During the early challenges of my initiation on this particular plane, I absolutely identified as the victim of my circumstances and the people around me. I had given away a lot of my power. To people on the outside of my circle of trust, I seemed fine. Outside happy. But inside was crappy. I was bad company and not very resilient; a breeze could knock me over. I snapped at my loved ones frequently as so many of my emotions had been pushed down inside me, and the safety that my ‘helpers’ provided meant that they saw my worst sides.
By confronting the prevailing challenges that seemed to surround me and embracing the help of some amazing helpers, friends and mentors, I acquired the strength and perspective I needed to progress. I learned to have gratitude for my path and I began moving in the direction of my purpose. It took a certain amount of discomfort to reach that place, and some action and openness on my part to get myself to a point where I was ready to open to new possibilities. Ready to embrace a new gift and commence the homeward bound journey where the treasures I had acquired would continue to be put under the pressure test.
Embarking on my business journey has continued to present challenges, some that have felt heavier than any I’ve had before.
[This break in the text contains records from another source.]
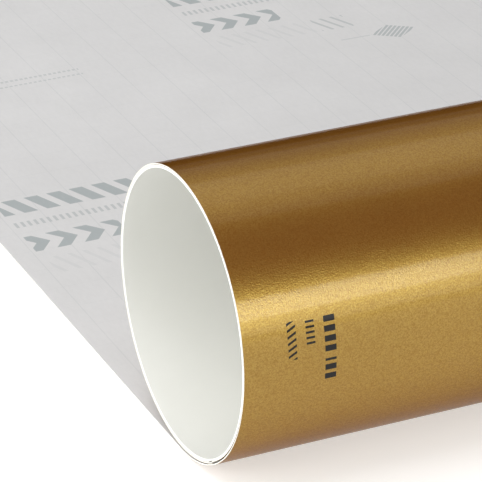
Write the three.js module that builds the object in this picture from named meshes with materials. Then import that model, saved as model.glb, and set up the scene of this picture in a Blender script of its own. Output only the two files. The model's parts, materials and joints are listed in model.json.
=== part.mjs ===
// A roll of metallic sign vinyl on a thin board core, with its film run out flat behind it.
// Millimetres, +Z up. X runs along the roll and Y along the film that lies flat.
// The film lies gold face down, rises under the front of the roll, goes over the top and
// down the back, and tucks in under the roll.
import * as THREE from 'three';

// Driving dimensions.
const WEB_WIDTH = 305;
const CORE_BORE = 76.2;
const CORE_WALL = 0.4;
const FILM_THICKNESS = 0.1;
const ADHESIVE_THICKNESS = 0.03;
const LINER_THICKNESS = 0.14;
const BOND_GAP = 0.01;
const TAPE_SPACE = 0.08;
const LOOSENESS = 0.1;
const LIFT_UNDER_ROLL = 1;
const LIFT_OFF = 1;
const TAKE_UP_END = 320;
const FOLD_LINE = 350;
const SHEET_END = 400;
const BUTT_GAP = 0.05;
const ARC_STEP = 3;
const TAPE_WIDTH = 12;
const TAPE_INSET = 10;

// Angles in degrees round the roll, from +Y towards +Z. The film winds the negative way.
const LOWEST = -90;
const TUCKED_END = -120;
const INNER_TURN_SWEEP = 357;

// Worked out from the driving dimensions.
const WEB_THICKNESS = FILM_THICKNESS + ADHESIVE_THICKNESS + LINER_THICKNESS + 2 * BOND_GAP;
const CORE_RADIUS = CORE_BORE / 2 + CORE_WALL;
const INNER_TURN_RADIUS = CORE_RADIUS + TAPE_SPACE + WEB_THICKNESS;
const ROLL_RADIUS = INNER_TURN_RADIUS + LOOSENESS + WEB_THICKNESS;
const AXIS_HEIGHT = ROLL_RADIUS + LIFT_UNDER_ROLL;
// The rise is an arc that leaves the floor at LIFT_OFF and runs smoothly into the roll's circle.
const RISE_RADIUS = (LIFT_OFF ** 2 + AXIS_HEIGHT ** 2 - ROLL_RADIUS ** 2) / (2 * LIFT_UNDER_ROLL);
const JOIN = -180 - THREE.MathUtils.radToDeg(Math.atan((AXIS_HEIGHT - RISE_RADIUS) / LIFT_OFF));
// The whole part is moved along Y so that its origin is the middle of its footprint.
const FOOTPRINT_SHIFT = (ROLL_RADIUS - SHEET_END) / 2;

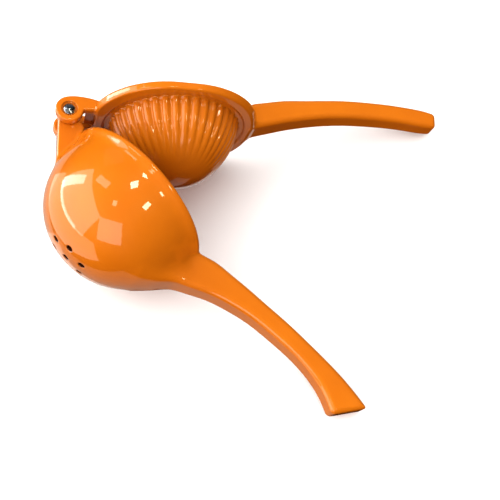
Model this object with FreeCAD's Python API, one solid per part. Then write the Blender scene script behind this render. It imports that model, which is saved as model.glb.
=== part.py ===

I’ve had to continue to dig deep every day to face more of the unknown, on planes I never ever knew existed. But it is worth the gift. Worth the scrapes and scratches to harness the powerful elixir of life that can be gifted to others and fuel the tank for the next plane. And when you look back at your journey, I hope you too will see the value of your experiences.
To end, some parting advice…
Fear not the challenges of the battle, for you will always find the inner resources you need. Trust in that. Sometimes you just have to be pushed a little harder to tune-in and see them for yourself. And fear not your greatness – because you deserve it and the world does too.
”The wound is the place where the light enters you.” – Rumi
What will be your next journey?
Have you already received your call to adventure?